I include not only Muslim colonization of Europe, but also the attacks on Christian communities in Africa, Asia and the few Christians remaining in the Middle East.

However, those works which I have read, and some of them are truly excellent pieces of writing and research, all seem to me to share a common weakness.

When, in the concluding chapters, they turn from detailing the remorseless advance of Islam in one continent after another, and the impotence of liberal democracy in the face of it, to what to actually do about it, their often-razor-sharp prose has a tendency to turn to vague platitudes and truisms.

It is impossible to blame the authors of these publications for this. For one thing, the West is facing an enemy unlike any other, an enemy particularly skilled at using the West’s institutions of liberal democracy and the pacific elements of Christianity, to its own advantage.

Further, the enemy has no recognizable military structure. It has no general staff whose mistakes can be taken advantage of, no population concentrations that can be bombed to any point.

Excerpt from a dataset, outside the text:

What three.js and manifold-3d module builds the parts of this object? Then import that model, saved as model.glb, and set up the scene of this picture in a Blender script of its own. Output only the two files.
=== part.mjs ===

Against a drive to Islamize the world, bombing Afghanistan has never been much more than a waste of time, creating an illusion of purposeful activity and cutting a few heads off a hydra. Killing Osama Bin Laden did not damage Islamic jihadism as in, say, World War II killing Hitler would have destroyed the heart of German National Socialism. There can be no possibility of the equivalent of a Gorbachev who either could or would end the machinery of the terrorist jihad. The war in Afghanistan was plainly futile from the start if its object was to defeat international terrorism. The Boko Haram killing Christians in Africa in the name of Allah have probably never heard of Afghanistan. Winning or losing ground in the vicinity of the Khyber Pass will make no difference to the unemployed Muslim “youths” in slums ringing the French (and not only French) cities who regard Western Civilization with fascinated disgust.

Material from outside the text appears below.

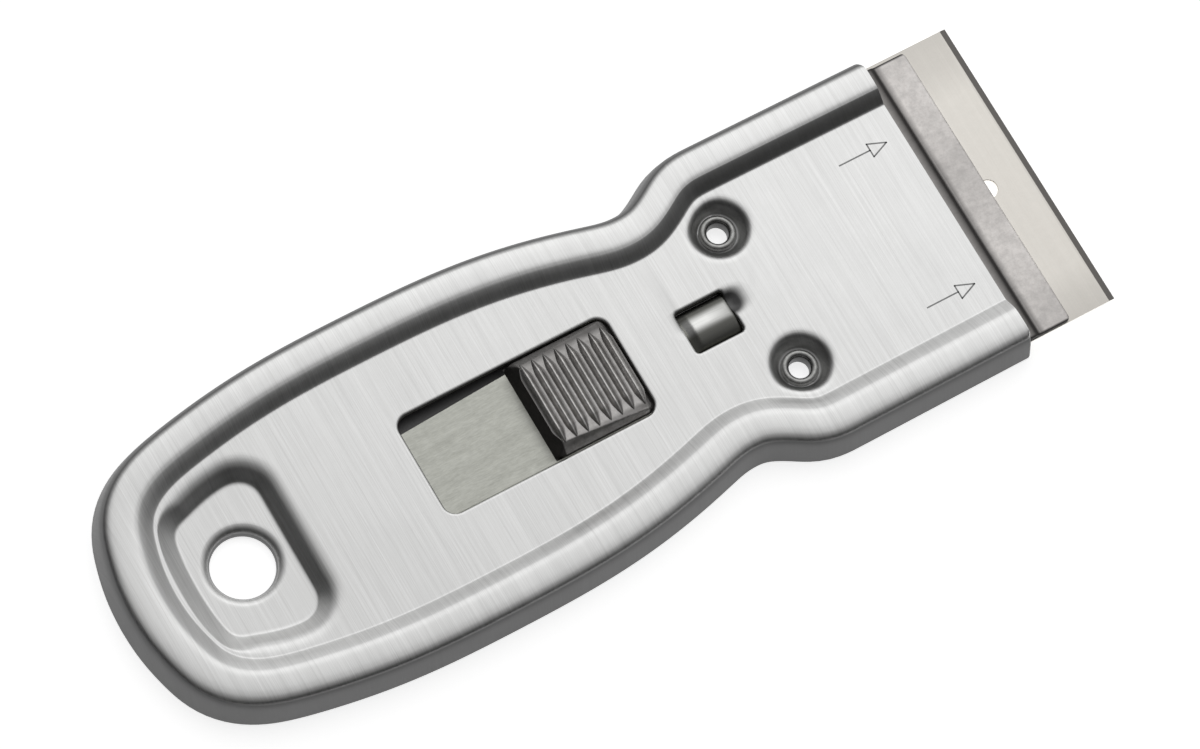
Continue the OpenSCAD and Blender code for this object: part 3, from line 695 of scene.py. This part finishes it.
def lock_spring():
    """The leaf with its half round bump in the lock window."""
    s = Sheet()
    leaf = rounded_box(BUTTON_X0 + 1, LOCK_X1 + 1, LOCK_W + 2.4, 1)
    rows = s.stack(leaf, stamped_edge(SLIDE_Z, SLIDE_Z - SPRING_T, 0.05))
    s.fill(rows[0], [])
    s.fill(rows[-1], [], flip=True)
    half, base = LOCK_W/2 - 0.05, SLIDE_Z + 0.15
    rise = PANEL_Z - 0.1 - base
    x0, x1 = LOCK_X0 + 0.1, LOCK_X1 - 0.1
    xs = [x0, x0 + 0.1, x0 + 0.3, x0 + 0.6, x0 + 0.9, x0 + 1.05, x0 + 1.2, x0 + 1.4, (x0 + x1)/2,
          x1 - 0.5, x1 - 0.25, x1 - 0.12, x1 - 0.04, x1]
    arch = []
    for x in xs:
        # The bump's rear slopes down, its front is a small round edge
        sink = rounded(x1 - x, 0.25) + 0.55*max(0, 1.1 - (x - x0))
        line = []
        for k in range(33):
            a = math.pi*(k - 16)/32
            line.append((x, -half*math.sin(a), base + (rise - sink)*max(0.0, math.cos(a))))
        # Painted shade on its sides and ends, which leaves the crest bright
        side = [unit((abs(y - 0.5) - 0.35)/0.8) for x, y, z in line]
        arch.append(s.row(line, np.maximum(side, unit(1 - (x1 - x)/0.9))))
    for a, b in zip(arch, arch[1:]):
        s.band(a, b, False)
    for a, flip in ((arch[0], True), (arch[-1], False)):
        low = s.row([(s.points[i][0], s.points[i][1], SLIDE_Z - 0.1) for i in a], 1)
        s.band(a, low, False, flip=flip)
    return s.piece("lock_spring_bump", 40)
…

We have the finest navies and air forces in the world, almost useless against an enemy who has neither. Further, to even advocate any sort of comparable counter-attack is not only incompatible with our own civilized values, but probably illegal.

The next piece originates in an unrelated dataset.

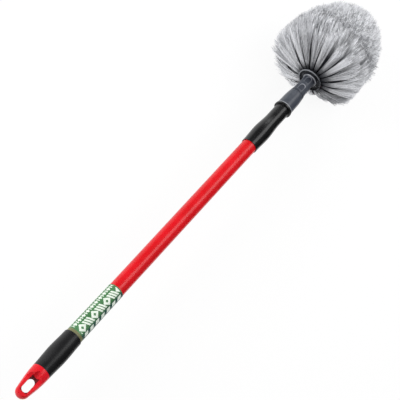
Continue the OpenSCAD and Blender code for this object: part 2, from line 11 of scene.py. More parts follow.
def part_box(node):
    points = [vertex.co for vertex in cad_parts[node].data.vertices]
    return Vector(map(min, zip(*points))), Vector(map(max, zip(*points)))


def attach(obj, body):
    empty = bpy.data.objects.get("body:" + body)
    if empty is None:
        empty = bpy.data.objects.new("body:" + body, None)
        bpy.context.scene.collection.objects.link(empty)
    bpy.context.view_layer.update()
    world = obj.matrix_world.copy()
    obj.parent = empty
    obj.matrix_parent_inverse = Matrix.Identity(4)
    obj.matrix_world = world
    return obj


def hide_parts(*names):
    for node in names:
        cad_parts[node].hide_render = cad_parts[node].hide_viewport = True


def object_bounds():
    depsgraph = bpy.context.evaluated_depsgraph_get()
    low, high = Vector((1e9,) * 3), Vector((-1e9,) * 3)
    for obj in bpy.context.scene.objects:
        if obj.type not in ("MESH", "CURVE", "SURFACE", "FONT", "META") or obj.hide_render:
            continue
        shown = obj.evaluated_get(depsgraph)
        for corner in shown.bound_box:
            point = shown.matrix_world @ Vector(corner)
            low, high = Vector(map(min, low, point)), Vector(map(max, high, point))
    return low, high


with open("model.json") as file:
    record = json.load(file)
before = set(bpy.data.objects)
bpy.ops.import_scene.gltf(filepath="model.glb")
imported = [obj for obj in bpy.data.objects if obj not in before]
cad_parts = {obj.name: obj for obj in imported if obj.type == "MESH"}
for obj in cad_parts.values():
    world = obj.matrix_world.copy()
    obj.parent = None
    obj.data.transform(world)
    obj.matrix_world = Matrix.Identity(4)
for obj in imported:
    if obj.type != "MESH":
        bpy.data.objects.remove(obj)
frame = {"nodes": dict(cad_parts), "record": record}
cad_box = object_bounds()
MM = 0.001

# Camera: the pole tips away from the picture plane, and lies across the picture at an angle
TILT = math.radians(32.0)
PICTURE_ANGLE = math.radians(47.37)
DISTANCE = 2.080
FOCAL_PX = 1373.0
PICTURE_PX = 400
SENSOR_MM = 36.0
AIM = Vector((0.4057, 0.0, 0.0))
AIM_OFFSET_RIGHT = 0.0006
AIM_OFFSET_UP = -0.0006

LOOK = Vector((math.sin(TILT), 0, -math.cos(TILT)))
POLE_WAY = Vector((math.cos(TILT), 0, math.sin(TILT)))
SIDE_WAY = Vector((0, -1, 0))
RIGHT = math.cos(PICTURE_ANGLE) * POLE_WAY + math.sin(PICTURE_ANGLE) * SIDE_WAY
UP = math.sin(PICTURE_ANGLE) * POLE_WAY - math.cos(PICTURE_ANGLE) * SIDE_WAY
TARGET = AIM + RIGHT * AIM_OFFSET_RIGHT + UP * AIM_OFFSET_UP


def make_camera():
    """A camera at the photo's angle and distance, with the photo's focal length."""
    data = bpy.data.cameras.new("camera")
    data.sensor_width = SENSOR_MM
    data.lens = FOCAL_PX / PICTURE_PX * SENSOR_MM
    camera = bpy.data.objects.new("camera", data)
    bpy.context.scene.collection.objects.link(camera)
    turn = Matrix((RIGHT, UP, -LOOK)).transposed().to_4x4()
    camera.matrix_world = Matrix.Translation(TARGET - LOOK * DISTANCE) @ turn
    bpy.context.scene.camera = camera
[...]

I realize I am doing more-or-less what I am criticizing others for: floundering for an answer.

It is the first war in which our side has made broadcasting our own propaganda, let alone anything more active, illegal. Things have reached such a pass that even a cultural revival of patriotism (one, but only one, of the essential requirements, and for Europe more than the United States) would probably need some sort of censorship or government influence in the media comparable to, say, the anti-smoking campaign.

To even talk of systematic discrimination is to walk on dangerous political ground, though to raise it as a possibility is not yet illegal, at least in most places and if one treads with care. To observe the vast Muslim colonization effort in Britain, Europe, and elsewhere, including the gradual acceptance of Sharia Law, polygamy, and forced marriages, must inevitably lead one to think of ways of drying up the Islamic ocean in which the Jihadist fish swim. When there are whole districts of Western cities where non-Muslims are not allowed to enter, and from which in some cases non-Muslim residents and businesses have been systematically driven out after centuries, it seems that some reaction is called for.

“Some reaction.” There I go again. The best I can offer is the vaguest possible words. It is a product of a conflict, perhaps unique in human history, in which only one side is allowed aggression — or even response.

The “warning” books and articles I have read often conclude with the observation that 9/11, the Spanish train bombings, the London bus bombings, the Bali nightclub bombings, the Fort Hood massacre, the Benghazi massacre or whatever, were “A wake-up call.” They were not. Even 9/11 did no more than provoke a couple of blows in the wrong direction. The killing of Bin Laden was satisfactory and richly deserved, yet it had nothing to do with larger strategic objectives, such as clearing the Taliban out of Afghanistan. Without denigrating the bravery, dedication, and righteousness of those involved (my strongest feeling towards those who killed him is envy), the whole exercise had an air of superstition about it, as if destroying a symbol was the same as destroying the reality. What difference did it make to the Islamic colonization of Africa or of the Western world?

One of my favorite characters in history is Fanny Radmall, a slum-born London chorus-girl who married a rich man and became Lady Houston.

While the great statesmen of the democracies dithered at the rise of totalitarianism in Europe, and luminous intellectuals signed the petitions of the Peace Pledge Union, she paid a fantastic sum out of her own pocket for the development the high-speed aircraft which led directly to the Spitfire.

It is to me a story with a liberally fabulous quality about it. One might say: If only it was so simple today. And people like Lady Houston, who instinctively know the right thing to do and do it, are rare in any age.